What is expected
Reproduce the data exactly.

Source excerpt
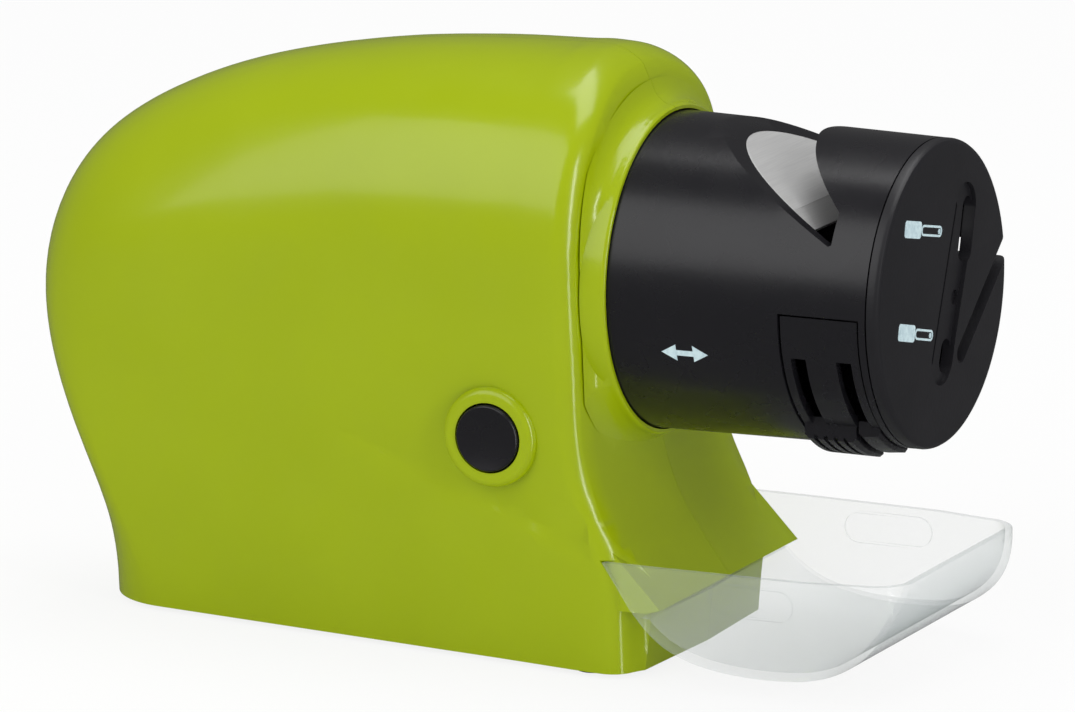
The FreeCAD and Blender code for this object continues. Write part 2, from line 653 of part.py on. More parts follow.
# Latch tongue on the flank
latchX = val("latchStart")
latchEnd = latchX + val("latchLength")
tongueBox = slab(latchX, latchEnd, -31.5, -6.4, -31.5, 0.1)
tongue = turned([(latchX, sleeveIn - 0.1), (latchX, skinRadius(latchX) - 0.3), (latchEnd, skinRadius(latchEnd) - 0.3),
                 (latchEnd, sleeveIn - 0.1)]).common(tongueBox)
for x in (latchX + 1.6, latchX + 10.7):
    tongue = tongue.cut(slab(x, x + 3.0, -31.5, -6.4, -40.0, -8.0).common(
        slab(x, x + 3.0, -31.5, -10.0, -26.0, -8.0)))
padR = skinRadius(latchX) + val("padProud")
pad = turned([(latchX, sleeveIn - 0.1), (latchX, padR - 0.6), (latchX + 0.8, padR), (latchX + 9.8, padR),
              (latchX + 10.5, padR - 0.6), (latchX + 10.5, sleeveIn - 0.1)])
pad = pad.common(slab(latchX, latchEnd, -18.5, -6.4, -40.0, -21.0))
for k in range(4):
    grooveAt = turned([(latchX + 1.9 + 2.0 * k, padR - 0.6), (latchX + 1.9 + 2.0 * k, padR + 1.0),
                       (latchX + 2.7 + 2.0 * k, padR + 1.0), (latchX + 2.7 + 2.0 * k, padR - 0.6)])
    pad = pad.cut(grooveAt)
ridge = turned([(latchEnd - 4.4, sleeveIn - 0.1), (latchEnd - 4.4, skinRadius(latchEnd) + 0.7),
                (latchEnd - 3.6, skinRadius(latchEnd) + 1.2), (latchEnd - 0.5, skinRadius(latchEnd) + 0.9),
                (latchEnd, skinRadius(latchEnd) + 0.2), (latchEnd, sleeveIn - 0.1)])
ridge = ridge.common(slab(latchX, latchEnd, -18.5, -6.4, -40.0, -21.0))
made("head_latch", tongue.fuse(pad).fuse(ridge))

# End cap with its channel, screwdriver slots, scissor slot and skirt
capR = skinRadius(capStart)
cap = turned([(capStart, 0.0), (capStart, capR), (headTip - 1.2, capR), (headTip - 0.75, capR - 0.1),
              (headTip - 0.35, capR - 0.35), (headTip - 0.1, capR - 0.75), (headTip, capR - 1.2), (headTip, 0.0)])
skirt = turned([(capStart - val("capSpigot"), sleeveIn - 2.0), (capStart - val("capSpigot"), sleeveIn - 0.1),
                (capStart, sleeveIn - 0.1), (capStart, sleeveIn - 2.0)])
skirt = skirt.cut(slab(0.0, capStart - val("capGap"), -32.0, -3.5, -32.0, 3.5))
cap = cap.fuse(skirt)


def stadium(ends, halfAcross, x0, x1):
    """A rounded bar in the cap's plane between two end centres (y, z)."""
    (y0, z0), (y1, z1) = ends
    run = math.hypot(y1 - y0, z1 - z0)
    ny, nz = -(z1 - z0) / run * halfAcross, (y1 - y0) / run * halfAcross
    corners = [(y0 + ny, z0 + nz), (y1 + ny, z1 + nz), (y1 - ny, z1 - nz), (y0 - ny, z0 - nz)]
    face = Part.Face(Part.makePolygon([at(x0, z, y) for y, z in corners + corners[:1]]))
    bar = face.extrude(Vector(x1 - x0, 0, 0))
    for y, z in ends:
        bar = bar.fuse(cylinder(halfAcross, x0, x1 - x0, y, z))
    return bar


channel = ((10.4, 14.6), (-0.6, -12.6))
channelHalf = val("channelWidth") / 2
channelFloor = headTip - val("channelDepth")
cap = cap.cut(stadium(channel, channelHalf, channelFloor, headTip + 1.0))
groove = tuple((y - channelHalf + 1.4, z + 0.6) for y, z in channel)
cap = cap.cut(stadium(groove, 1.2, channelFloor - 0.8, headTip + 1.0))
driverHalf = val("driverSlotWidth") / 2
for ends in (((13.0, 14.0), (10.8, 6.1)), ((3.0, -11.2), (2.1, -13.5))):
    cap = cap.cut(stadium(ends, driverHalf, capStart - 6.0, headTip))
cap = cap.cut(cylinder(1.4, channelFloor - 0.7, 3.0, 7.1, -2.1))
scissorFoot = (8.2, -12.9)
scissorRim = (38.2, 11.3)
scissorNear = (20.9, -2.7)
scissorHalf = val("scissorSlotWidth") / 2
cap = cap.cut(stadium((scissorFoot, scissorRim), scissorHalf, capStart - val("capSpigot") - 1.0, headTip + 1.0))
sleeveNotch = stadium((scissorNear, scissorRim), scissorHalf, headTip - 15.0, headTip + 1.0)
made("end_cap", cap)
made("head_sleeve", sleeve.cut(sleeveNotch))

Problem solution
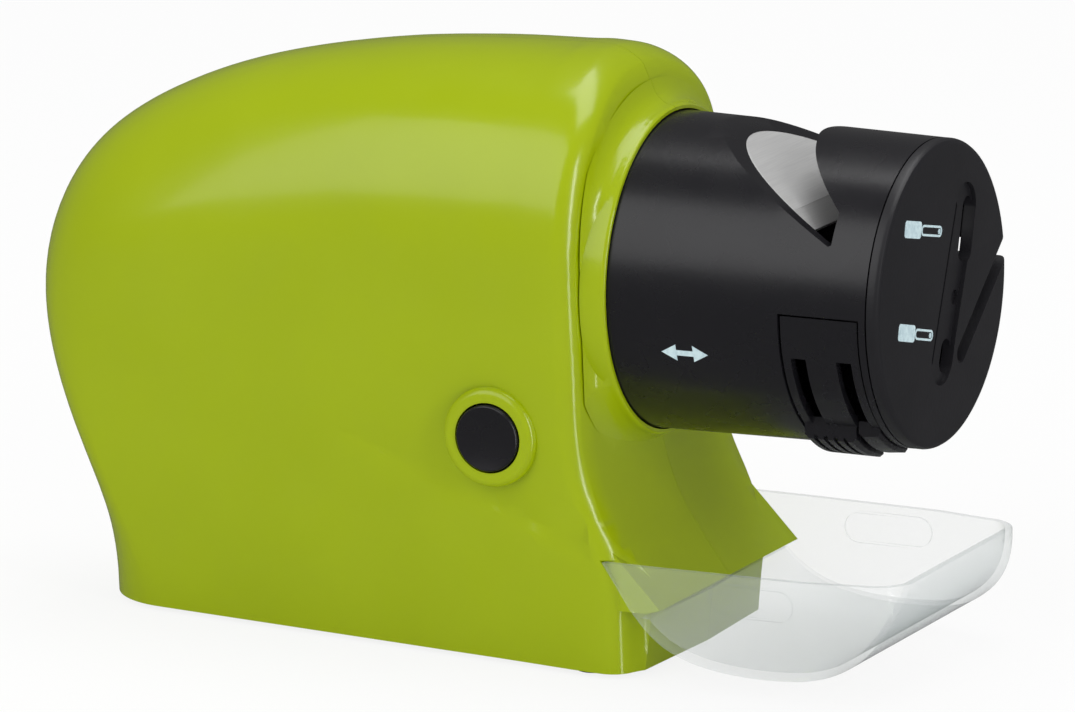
The FreeCAD and Blender code for this object continues. Write part 2, from line 653 of part.py on. More parts follow.
# Latch tongue on the flank
latchX = val("latchStart")
latchEnd = latchX + val("latchLength")
tongueBox = slab(latchX, latchEnd, -31.5, -6.4, -31.5, 0.1)
tongue = turned([(latchX, sleeveIn - 0.1), (latchX, skinRadius(latchX) - 0.3), (latchEnd, skinRadius(latchEnd) - 0.3),
                 (latchEnd, sleeveIn - 0.1)]).common(tongueBox)
for x in (latchX + 1.6, latchX + 10.7):
    tongue = tongue.cut(slab(x, x + 3.0, -31.5, -6.4, -40.0, -8.0).common(
        slab(x, x + 3.0, -31.5, -10.0, -26.0, -8.0)))
padR = skinRadius(latchX) + val("padProud")
pad = turned([(latchX, sleeveIn - 0.1), (latchX, padR - 0.6), (latchX + 0.8, padR), (latchX + 9.8, padR),
              (latchX + 10.5, padR - 0.6), (latchX + 10.5, sleeveIn - 0.1)])
pad = pad.common(slab(latchX, latchEnd, -18.5, -6.4, -40.0, -21.0))
for k in range(4):
    grooveAt = turned([(latchX + 1.9 + 2.0 * k, padR - 0.6), (latchX + 1.9 + 2.0 * k, padR + 1.0),
                       (latchX + 2.7 + 2.0 * k, padR + 1.0), (latchX + 2.7 + 2.0 * k, padR - 0.6)])
    pad = pad.cut(grooveAt)
ridge = turned([(latchEnd - 4.4, sleeveIn - 0.1), (latchEnd - 4.4, skinRadius(latchEnd) + 0.7),
                (latchEnd - 3.6, skinRadius(latchEnd) + 1.2), (latchEnd - 0.5, skinRadius(latchEnd) + 0.9),
                (latchEnd, skinRadius(latchEnd) + 0.2), (latchEnd, sleeveIn - 0.1)])
ridge = ridge.common(slab(latchX, latchEnd, -18.5, -6.4, -40.0, -21.0))
made("head_latch", tongue.fuse(pad).fuse(ridge))

# End cap with its channel, screwdriver slots, scissor slot and skirt
capR = skinRadius(capStart)
cap = turned([(capStart, 0.0), (capStart, capR), (headTip - 1.2, capR), (headTip - 0.75, capR - 0.1),
              (headTip - 0.35, capR - 0.35), (headTip - 0.1, capR - 0.75), (headTip, capR - 1.2), (headTip, 0.0)])
skirt = turned([(capStart - val("capSpigot"), sleeveIn - 2.0), (capStart - val("capSpigot"), sleeveIn - 0.1),
                (capStart, sleeveIn - 0.1), (capStart, sleeveIn - 2.0)])
skirt = skirt.cut(slab(0.0, capStart - val("capGap"), -32.0, -3.5, -32.0, 3.5))
cap = cap.fuse(skirt)


def stadium(ends, halfAcross, x0, x1):
    """A rounded bar in the cap's plane between two end centres (y, z)."""
    (y0, z0), (y1, z1) = ends
    run = math.hypot(y1 - y0, z1 - z0)
    ny, nz = -(z1 - z0) / run * halfAcross, (y1 - y0) / run * halfAcross
    corners = [(y0 + ny, z0 + nz), (y1 + ny, z1 + nz), (y1 - ny, z1 - nz), (y0 - ny, z0 - nz)]
    face = Part.Face(Part.makePolygon([at(x0, z, y) for y, z in corners + corners[:1]]))
    bar = face.extrude(Vector(x1 - x0, 0, 0))
    for y, z in ends:
        bar = bar.fuse(cylinder(halfAcross, x0, x1 - x0, y, z))
    return bar


channel = ((10.4, 14.6), (-0.6, -12.6))
channelHalf = val("channelWidth") / 2
channelFloor = headTip - val("channelDepth")
cap = cap.cut(stadium(channel, channelHalf, channelFloor, headTip + 1.0))
groove = tuple((y - channelHalf + 1.4, z + 0.6) for y, z in channel)
cap = cap.cut(stadium(groove, 1.2, channelFloor - 0.8, headTip + 1.0))
driverHalf = val("driverSlotWidth") / 2
for ends in (((13.0, 14.0), (10.8, 6.1)), ((3.0, -11.2), (2.1, -13.5))):
    cap = cap.cut(stadium(ends, driverHalf, capStart - 6.0, headTip))
cap = cap.cut(cylinder(1.4, channelFloor - 0.7, 3.0, 7.1, -2.1))
scissorFoot = (8.2, -12.9)
scissorRim = (38.2, 11.3)
scissorNear = (20.9, -2.7)
scissorHalf = val("scissorSlotWidth") / 2
cap = cap.cut(stadium((scissorFoot, scissorRim), scissorHalf, capStart - val("capSpigot") - 1.0, headTip + 1.0))
sleeveNotch = stadium((scissorNear, scissorRim), scissorHalf, headTip - 15.0, headTip + 1.0)
made("end_cap", cap)
made("head_sleeve", sleeve.cut(sleeveNotch))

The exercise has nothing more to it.